The Queensland floods are forecast to wipe at least $1.2 billion from insurers’ balance sheets, with around 50% of claims calculated.

Widespread flooding throughout Queensland comes less than 12 months after devastating hailstorms struck Perth and Melbourne at a total cost of $2.1 billion to insurers. The February 2009 Victorian bushfires incurred $1.07 billion in insurance claims.

“Reinsurance premiums have to be risk-adequate in the long term to maintain sustainability,” Mr Eder told ABC Radio. “And if you have higher loss costs then, naturally, you have to increase prices over time.”

But Swiss Re Head of Australia and NZ Mark Senkevics says it’s still too early to gauge the real impact of the floods on local insurers’ reinsurance treaties.

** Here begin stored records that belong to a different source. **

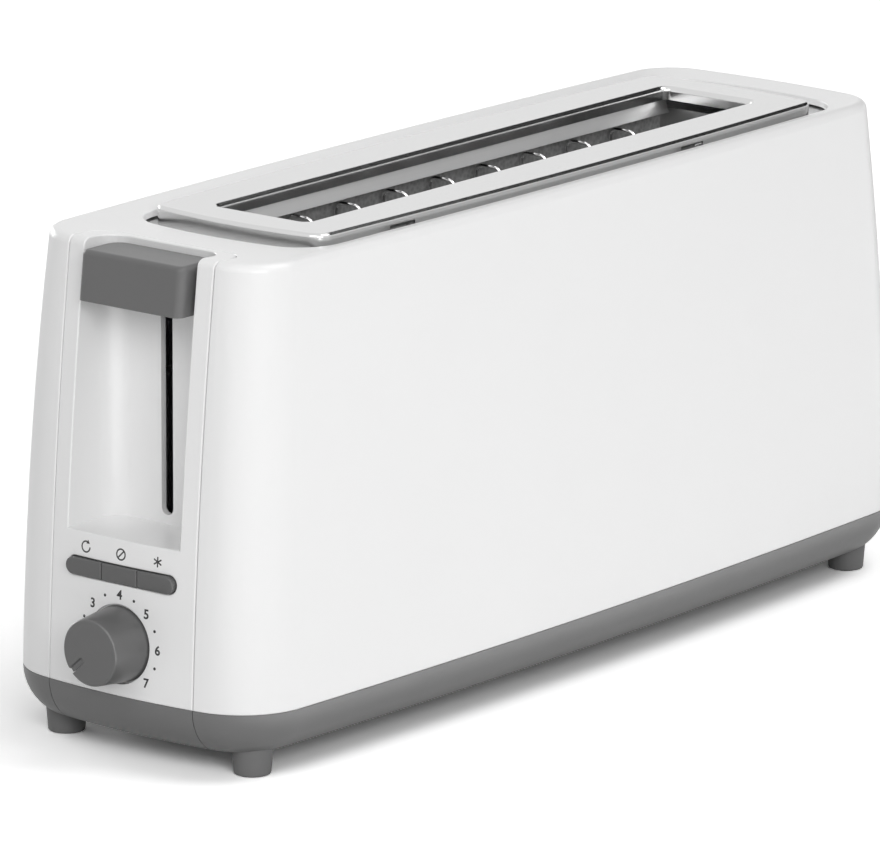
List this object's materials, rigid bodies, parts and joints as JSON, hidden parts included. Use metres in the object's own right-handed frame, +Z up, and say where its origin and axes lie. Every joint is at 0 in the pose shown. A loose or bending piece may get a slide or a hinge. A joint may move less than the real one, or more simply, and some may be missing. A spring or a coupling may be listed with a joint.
{
  "type": "long slot toaster",
  "caption": "Long slot toaster with a tapered white case, steel slot plate, lever, push buttons and browning dial on one end, and a crumb tray that pulls out at the other.",
  "frame": {"origin": "middle of the whole object's bounding box on the surface that the feet stand on", "axes": "+X along the slot, away from the lever end; +Y across the case, away from the long side that the picture shows; +Z up"},
  "size_m": [0.4132, 0.128, 0.1832],
  "materials": {
    "white_plastic": "moulded, soft gloss",
    "grey_plastic": "moulded, satin",
    "foot_rubber": "matte",
    "screw_steel": "zinc plated",
    "plate_steel": "satin, folded sheet",
    "guide_steel": "satin sheet",
    "chamber_steel": "aluminised sheet",
    "heater_board": null,
    "heater_ribbon": "oxidised resistance ribbon",
    "bright_wire": "bright plated wire",
    "zinc_steel": "zinc plated",
    "spring_steel": "oiled spring wire",
    "magnet_iron": "laminated iron",
    "coil_plastic": null,
    "handle_plastic": "moulded, satin",
    "button_plastic": "moulded, satin",
    "knob_plastic": "moulded, satin",
    "switch_plastic": "moulded",
    "board_laminate": "glass-fibre laminate with lacquer",
    "tray_steel": "aluminised sheet",
    "gland_rubber": "matte",
    "terminal_plastic": "moulded"
  },
  "bodies": {
    "toaster": {"body_shell": "white_plastic", "front_panel": "white_plastic", "base_pan": "grey_plastic", "front_skirt": "grey_plastic", "feet": "foot_rubber", "base_screws": "screw_steel", "board_screws": "screw_steel", "top_plate": "plate_steel", "slot_guide_near": "guide_steel", "slot_guide_far": "guide_steel", "chamber_front_plate": "chamber_steel", "chamber_rear_plate": "chamber_steel", "reflector_near": "chamber_steel", "reflector_far": "chamber_steel", "heater_board_near": "heater_board", "heater_board_far": "heater_board", "heater_winding_near": "heater_ribbon", "heater_winding_far": "heater_ribbon", "guard_wires_near": "bright_wire", "guard_wires_far": "bright_wire", "guide_rod": "zinc_steel", "lift_spring": "spring_steel", "magnet_core": "magnet_iron", "magnet_coil": "coil_plastic", "tact_switches": "switch_plastic", "timer_body": "switch_plastic", "circuit_board": "board_laminate", "cord_gland": "gland_rubber", "terminal_block": "terminal_plastic"},
    "carriage": {"lever_handle": "handle_plastic", "carriage_bracket": "zinc_steel", "bread_rack": "bright_wire", "rack_fingers": "bright_wire", "latch_plate": "zinc_steel"},
    "knob": {"browning_knob": "knob_plastic", "timer_shaft": "zinc_steel"},
    "reheat": {"reheat_button": "button_plastic"},
    "cancel": {"cancel_button": "button_plastic"},
    "defrost": {"defrost_button": "button_plastic"},
    "tray": {"crumb_tray": "tray_steel", "crumb_tray_front": "grey_plastic"}
  },
  "joints": [
    {"name": "lever_slide", "type": "slide", "parent": "toaster", "child": "carriage", "axis": [0, 0, -1], "range_m": [0, 0.078], "stiffness_N_per_m": 60, "springref_m": -0.035, "deforming": ["lift_spring"]},
    {"name": "browning_turn", "type": "hinge", "parent": "toaster", "child": "knob", "pos_m": [-0.19382, 0, 0.0435], "axis": [1, 0, 0], "range_deg": [0, 264]},
    {"name": "reheat_press", "type": "slide", "parent": "toaster", "child": "reheat", "axis": [1, 0, 0], "range_m": [0, 0.0015], "stiffness_N_per_m": 800, "springref_m": -0.0005},
    {"name": "cancel_press", "type": "slide", "parent": "toaster", "child": "cancel", "axis": [1, 0, 0], "range_m": [0, 0.0015], "stiffness_N_per_m": 800, "springref_m": -0.0005},
    {"name": "defrost_press", "type": "slide", "parent": "toaster", "child": "defrost", "axis": [1, 0, 0], "range_m": [0, 0.0015], "stiffness_N_per_m": 800, "springref_m": -0.0005},
    {"name": "tray_pull", "type": "slide", "parent": "toaster", "child": "tray", "axis": [1, 0, 0], "range_m": [0, 0.25]}
  ]
}
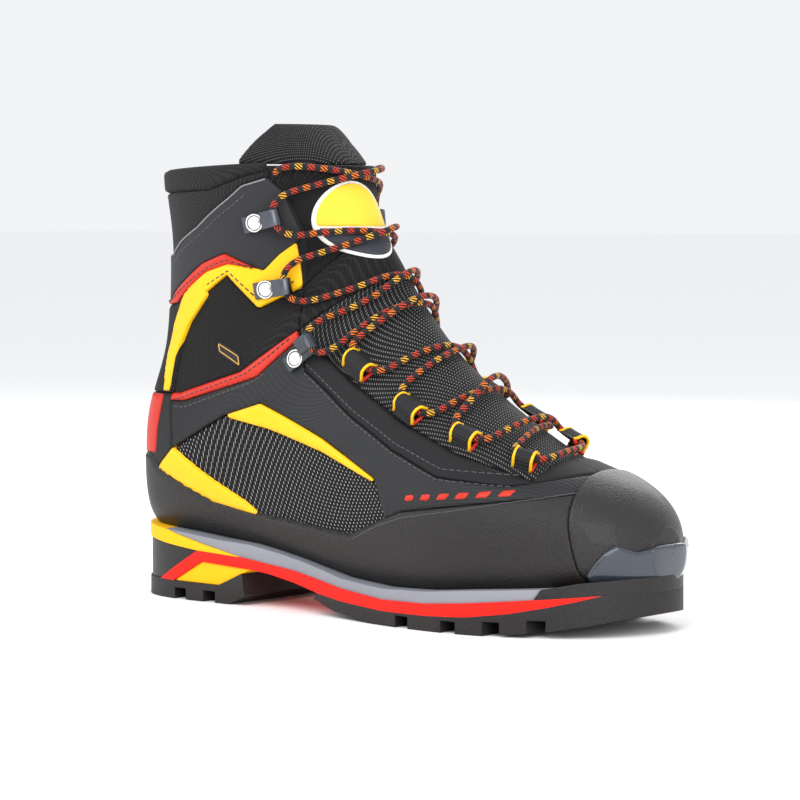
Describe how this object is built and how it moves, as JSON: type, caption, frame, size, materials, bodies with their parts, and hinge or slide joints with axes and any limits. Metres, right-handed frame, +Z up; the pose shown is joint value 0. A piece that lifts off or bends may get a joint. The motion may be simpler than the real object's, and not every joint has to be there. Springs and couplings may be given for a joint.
{
  "type": "mountaineering boot",
  "caption": "High-cuff mountaineering boot for the right foot, with stiff crampon sole, rubber rand, speed-lace hooks and a cuff that flexes at the ankle.",
  "frame": {"origin": "on the ground under the middle of the boot's bounding box", "axes": "+X from heel to toe, +Y to the inner (medial) side, +Z up"},
  "size_m": [0.3023, 0.1065, 0.234],
  "materials": {
    "lining_mesh": "matt waterproof lining laminate",
    "rand_rubber": "lightly grained moulded rubber",
    "clear_guard": "glossy clear film over the rubber",
    "yellow_trim": "welded film, satin",
    "red_trim": "welded film with one stitch line",
    "dotted_textile": "black weave with silver dots",
    "black_coated_textile": "coated, slightly grained",
    "black_softshell": "brushed stretch weave",
    "charcoal_textile": "ribbed weave",
    "black_twill": "twill",
    "knit_rim": "fine knitted edge",
    "woven_tag": null,
    "red_midsole": "matt moulded foam",
    "grey_midsole": "matt moulded foam",
    "yellow_foam": "matt moulded foam",
    "black_rubber": "matt tread rubber",
    "board": "pressed fibre board",
    "carbon": "carbon laminate",
    "footbed_felt": "felt-topped foam",
    "dark_metal": "dark nickel",
    "bright_metal": "polished",
    "lace_textile": "braided, black with red and yellow flecks",
    "clear_plastic_tip": "wrapped film",
    "black_webbing": "ribbed webbing"
  },
  "bodies": {
    "foot": {"heel_lining": "lining_mesh", "vamp_lining": "lining_mesh", "ankle_lining": "lining_mesh", "toe_cap": "rand_rubber", "toe_guard": "clear_guard", "heel_strip": "black_coated_textile", "vamp_textile": "black_softshell", "achilles_strip": "black_softshell", "instep_gusset": "black_softshell", "membrane_tag": "woven_tag", "heel_ledge": "yellow_foam", "heel_block": "black_rubber", "heel_insert": "yellow_foam", "midsole_red": "red_midsole", "toe_welt": "rand_rubber", "midsole_grey": "grey_midsole", "lasting_board": "board", "shank": "carbon", "footbed": "footbed_felt", "outsole_forefoot": "black_rubber", "outsole_heel": "black_rubber", "locking_hooks": "dark_metal", "locking_hook_rivets": "bright_metal", "lace": "lace_textile", "rand_lateral": "rand_rubber", "rand_medial": "rand_rubber", "yellow_lower_blade_lateral": "yellow_trim", "yellow_lower_blade_medial": "yellow_trim", "window_textile_lateral": "dotted_textile", "window_textile_medial": "dotted_textile", "yellow_upper_blade_lateral": "yellow_trim", "yellow_upper_blade_medial": "yellow_trim", "quarter_lateral": "black_coated_textile", "quarter_medial": "black_coated_textile", "eyestay_lateral": "black_coated_textile", "eyestay_medial": "black_coated_textile", "ankle_piping_lateral": "red_trim", "ankle_piping_medial": "red_trim", "ankle_softshell_lateral": "black_softshell", "ankle_softshell_medial": "black_softshell", "lace_loops_lateral": "black_webbing", "lace_loops_medial": "black_webbing"},
    "shaft": {"cuff_lining": "lining_mesh", "cuff_trim_red": "red_trim", "collar_textile": "black_twill", "collar_rim": "knit_rim", "tongue": "black_softshell", "tongue_top": "knit_rim", "tongue_badge": "woven_tag", "cuff_hooks": "dark_metal", "cuff_hook_rivets": "bright_metal", "lace_tips": "clear_plastic_tip", "cuff_trim_yellow_lateral": "yellow_trim", "cuff_trim_yellow_medial": "yellow_trim", "cuff_panel_lateral": "charcoal_textile", "cuff_panel_medial": "charcoal_textile"}
  },
  "joints": [
    {"name": "ankle_flex", "type": "hinge", "parent": "foot", "child": "shaft", "pos_m": [-0.0708, 0.0015, 0.105], "axis": [0, 1, 0], "range_deg": [-8, 12], "stiffness_Nm_per_rad": 40, "deforming": ["ankle_lining", "ankle_softshell_lateral", "ankle_softshell_medial", "achilles_strip", "instep_gusset", "lace"]}
  ]
}
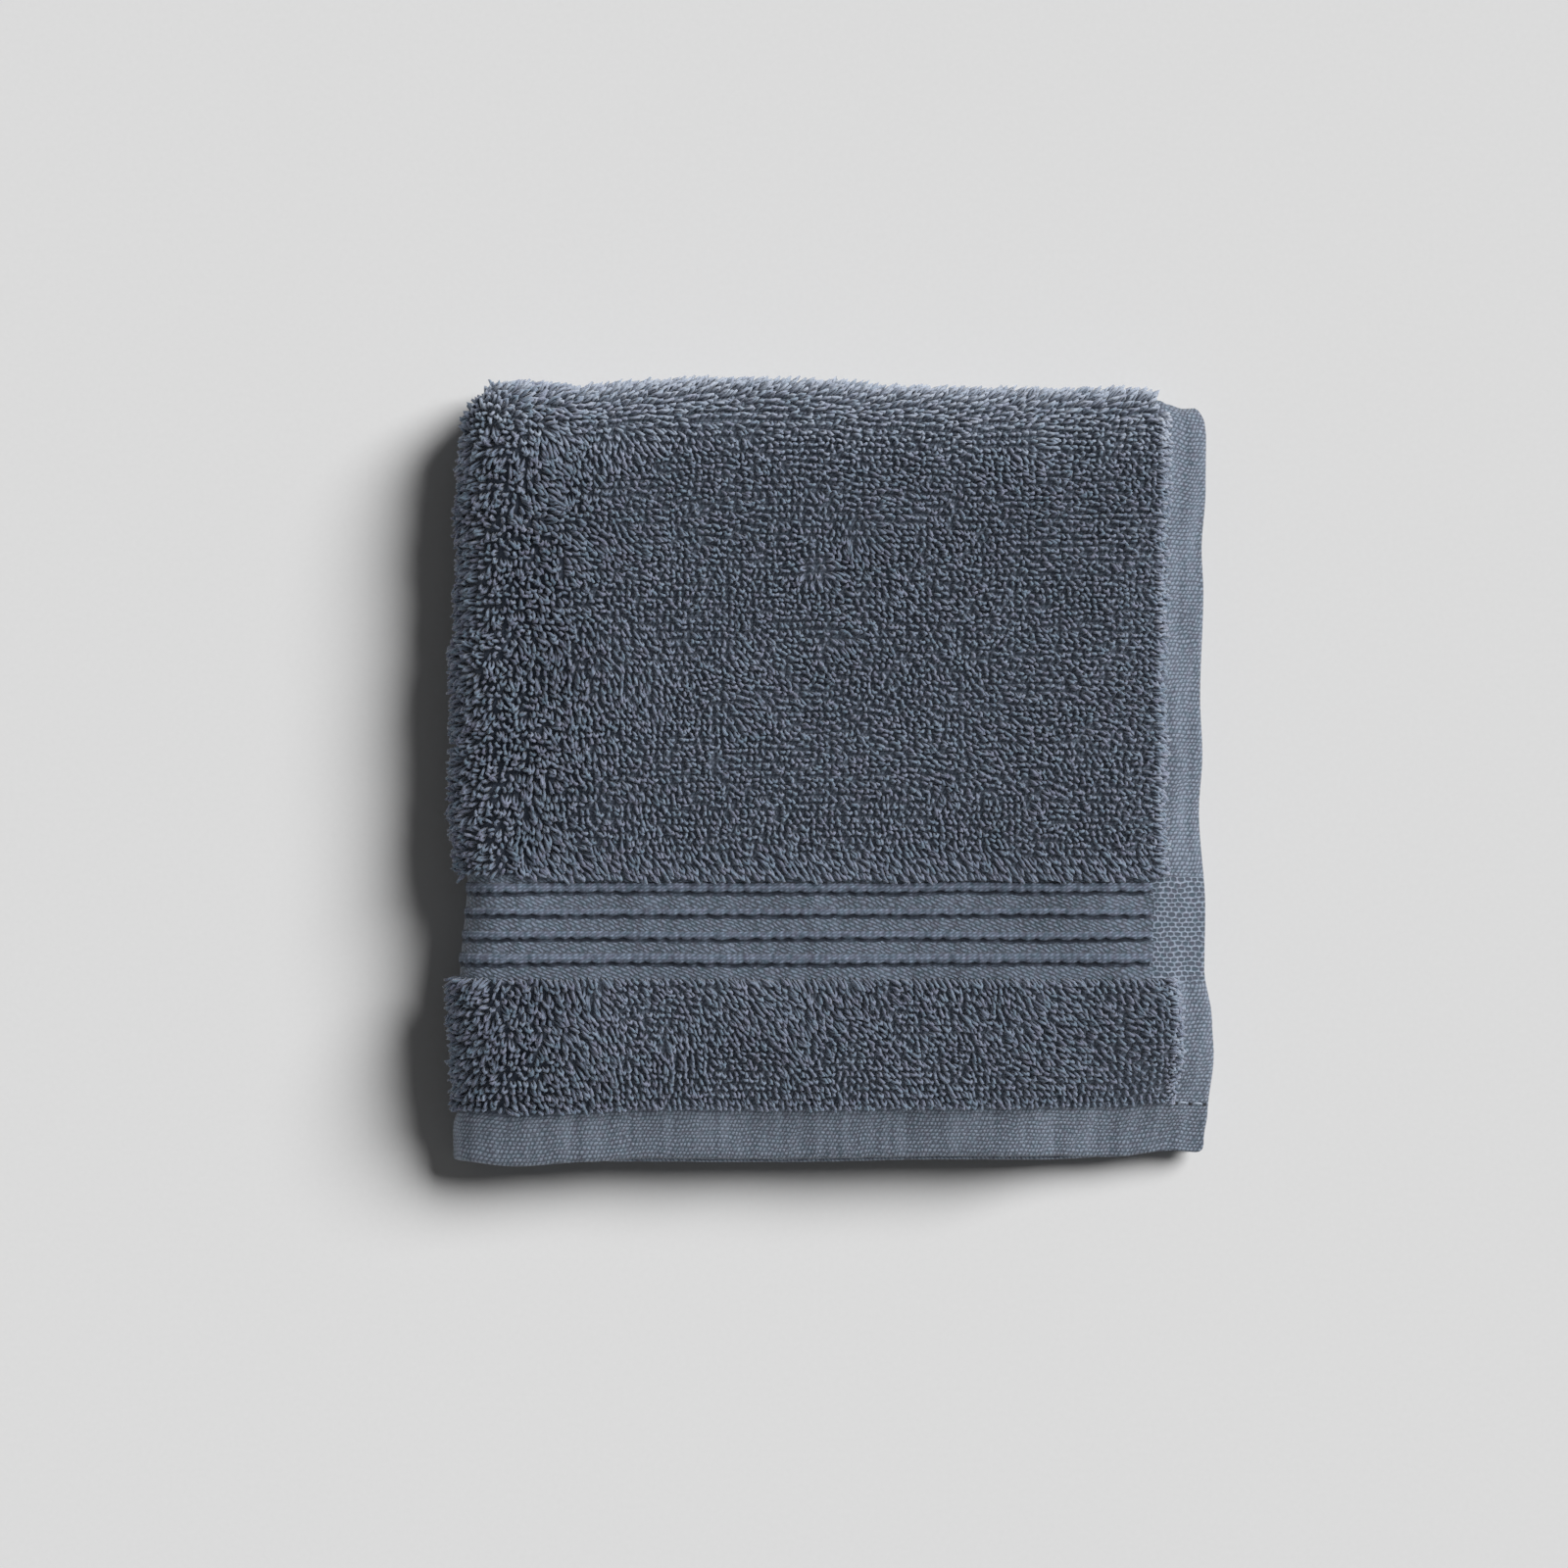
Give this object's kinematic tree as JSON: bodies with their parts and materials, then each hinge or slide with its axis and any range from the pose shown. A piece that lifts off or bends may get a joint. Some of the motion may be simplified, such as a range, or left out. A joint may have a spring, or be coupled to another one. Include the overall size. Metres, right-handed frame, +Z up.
{
  "type": "folded washcloth",
  "caption": "Small square terry cloth folded in quarters and laid flat, with a woven ribbed band and flat hems, for washing or drying.",
  "frame": {"origin": "centre of the folded cloth's outline, on the surface it lies on", "axes": "+X from the round side fold to the side hems, +Y from the end hems to the top fold, +Z up through the layers"},
  "size_m": [0.1654, 0.1696, 0.0242],
  "materials": {
    "terry_cotton": "matt looped terry with flat woven hems and band"
  },
  "bodies": {
    "root": {"washcloth": "terry_cotton"}
  },
  "joints": []
}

“The outcome will vary from client to client and the products they sell,” he told insuranceNEWS.com.au. “It remains to be seen where it all comes out.”

Related factors such as the 1974 Brisbane floods and the part played by the Wivenhoe Dam in the latest Brisbane event “may cause us to look at our flood models”.

Mr Senkevics says reinsurance rates tend to be “specific to geography”, and at present the market has strong capital surpluses and no losses from US hurricanes.

He agrees results from the region over the past year “aren’t looking too good” – the Christchurch earthquake and March hailstorms in Melbourne and Perth were also major reinsurance events – but warns there are many variables.

“While there has been an increase in frequency over the past year, it hasn’t harmed the accounts of insurers too much. That suggests the programs in place are adequate. And that’s what we’re here for – to protect our clients from volatility.”

Suncorp has the greatest exposure to the Queensland floods and carries catastrophe reinsurance of $5.6 billion, including $200 million per event.

Ratings agency Fitch says it’s likely Suncorp’s reinsurers will treat the state’s three floods – Central and North Queensland, the Toowoomba and Lockyer Valley, and Brisbane – as separate events, with each event in excess of $10 million counting towards the group’s aggregate cover, providing $400 million in protection.

Suncorp says its reinsurance program limits the cost of claims to between $70 million and $90 million. It will also incur additional reinsurance costs of around $120 million to reinstate multiple covers for the remainder of the financial year.

“As a consequence of the central and southwest Queensland weather event, as well as other natural hazard events during the course of the first half, the group expects to have eroded between $220 million and $240 million of retained costs under its aggregate reinsurance program,” the company said in a statement.

Fitch estimates any losses IAG incurs between $15 million and $50 million will be covered by its 2010 aggregate policy. Both JP Morgan and Credit Suisse estimate the damage to IAG’s balance sheet will be negligible.